After a year of soaring inflation, the IRS has raised the dollar amounts needed to qualify in each tax bracket for 2023, along with increases in standard deductions and other areas.
The IRS has seven tax rates based on income levels – 10 percent, 12 percent, 22 percent, 24 percent, 32 percent, 35 percent, and 37 percent.
The rates for 2023 have remained the same but the amounts needed to qualify for each bracket have increased. For example, in 2022, the 22 percent bracket for those married and filing jointly was $83,551 to $178,150; for 2023, that bracket will be for those earning $89,451 to $190,750.

However, except for the lowest bracket, the percentage of the tax rate is not applied to your entire income. It is an accumulation of the rates along the way. For example, if a married couple filing jointly earned $100,000, they would pay 10 percent on the first $22,000 ($2,200) and 12 percent on the amount between $22,001 and $89,450 ($8,094) and then 22 percent on the remainder ($2,321).
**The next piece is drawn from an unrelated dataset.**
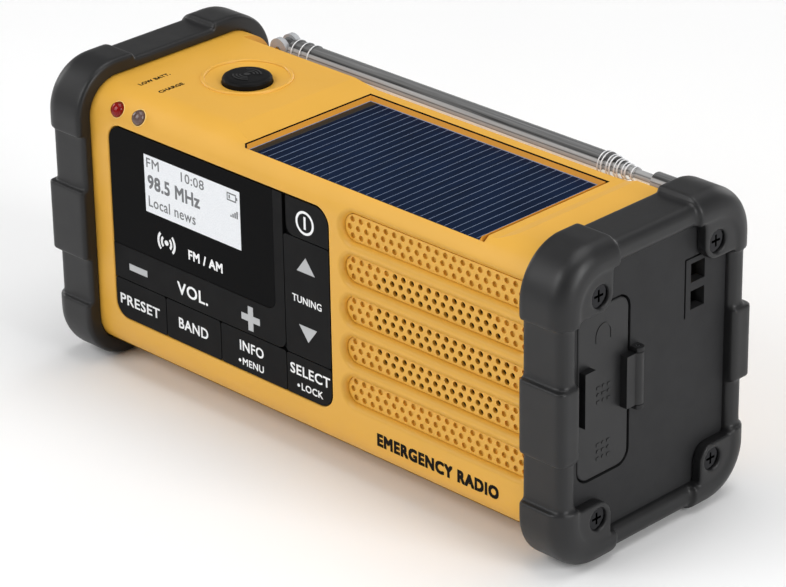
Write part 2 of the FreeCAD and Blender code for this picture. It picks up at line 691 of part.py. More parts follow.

But there is a chance some people might save a bit of money, since the standard deductions have also been increased; for married filing jointly, it moved from $25,900 to $27,700 and from $12,950 to $13,850 for individuals.

There are also other increases for 2023 in IRA and HSA contributions. There are also many other changes that will affect the taxes you pay next April. Consulting a local CPA or tax attorney now can help you make the most of any changes, so you won’t be left scrambling at the end of the year.